I was once asked in an interview for a job as a hedge fund manager which investment philosophy appealed to me the most. In all truthfulness, I had to say "none", and surprise, surprise, I didn't get the job. But it's true - at the risk of offending Graham and Dodd devotees - I am not a proponent of fundamental valuation based investing, at least in the context of the Asian markets. To this day no other book has left a greater impression on me than Burton Malkiel's "A Random Walk Down Wall Street".

My godfather is a life-long stockbroker at heart, and without a doubt it's from him I developed my own interest in the profession. He was and is a disciple of the great stock and commodities trading legend WD Gann (1878-1955). Uncle Stew would get home from work really late, pull out his card table (while Aunt Carol would inevitably scream at him for scuffing the carpet), and update his enormous Gann charts while watching the Benny Hill show with me. Uncle Stew gave me all the Gann books for my birthday or Christmas over the years, so I read about the Greek calculator, the natural law of vibration, the tunnel through the air. Gann was intentionally cryptic and never passed his secrets on - even to his son. Generations of people have tried to decipher his texts to seek the Holy Grail. My uncle knew one who apparently had succeeded. But he guarded the secret jealously, because he knew that the second that something works gets out into the public domain, it won't work any more. The anomalies it spots will be spotted by everyone, and will correct before you can do anything about it. That's why I think if there is a black box that works, it's certainly not one that you're ever going to hear about. Whoever has a technique that works is going to keep it for themselves. And rightly so!
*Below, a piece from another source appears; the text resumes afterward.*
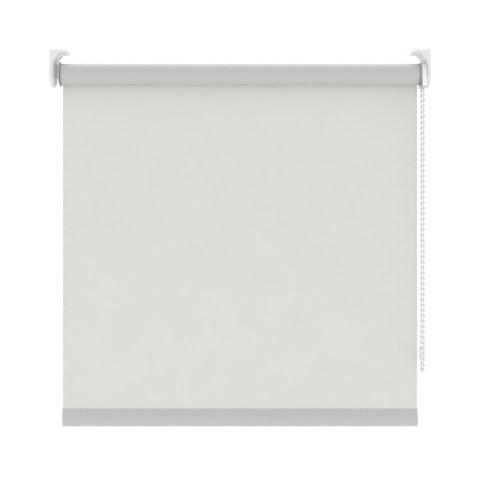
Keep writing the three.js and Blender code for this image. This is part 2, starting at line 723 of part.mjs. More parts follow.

We can get a sense of direction in momentum, I believe. Hence I also subscribe to the theory of reflexivity. George Soros claims he invented it, I have seen that contested, but appreciate his words on it all the same. He said I front of the US congress in 1994 "I must state at the outset that I am in fundamental disagreement with the prevailing wisdom. The generally accepted theory is that financial markets tend towards equilibrium, and on the whole, discount the future correctly. I operate using a different theory, according to which financial markets cannot possibly discount the future correctly because they do not merely discount the future; they help to shape it. In certain circumstances, financial markets can affect the so-called fundamentals which they are supposed to reflect. When that happens, markets enter into a state of dynamic disequilibrium and behave quite differently from what would be considered normal by the theory of efficient markets. Such boom/bust sequences do not arise very often, but when they do, they can be very disruptive, exactly because they affect the fundamentals of the economy."

The full text of his speech is here
http://www.geocities.com/ecocorner/intelarea/gs1.html

I'll always remember overhearing my Dad saying "I think this way now, but in ten years' time, I will probably think differently about it". Who knows, in ten years, I will probably look back on this and laugh. In fact, I hope I do. I don't spend a lot of time reading financial journals, crunching numbers, looking at charts. I do spend a lot of time talking with friends (many of whom do those things for a living), reading newspapers and magazines, and (yes, I admit) reading brokerage research. I don't know what the future is going to be beyond a qualified guess.

Hoping you will find some tidbits of interest and usefulness,

Mark Matthews


About the cartoon: Simian philosopher, drawing by William Steig, from The Lonely Ones by William Steig, published by Duell, Sloan and Pearce, 1942. The caption "WHOEVER WANTS THE ANSWER MUST COME TO ME" is also from the book.

The Simian philosopher was a favorite cartoon of Ronald Reagan's. His official biographer Edmund Morris writes, "It was both surreal and scary; a sort of baboon in a Grecian rob, standing half-asleep (or comatose with concentration?) in front of a blackboard covered with geometrical projections." I was taken with him as soon as I saw him, too. To me, he characterizes the mindset of Guanxi. It is not mainstream research. It is fond of the conspiracy theory and the contrarian view. Its aim is not to be politically correct, but to be controversial, irreverent and entertaining.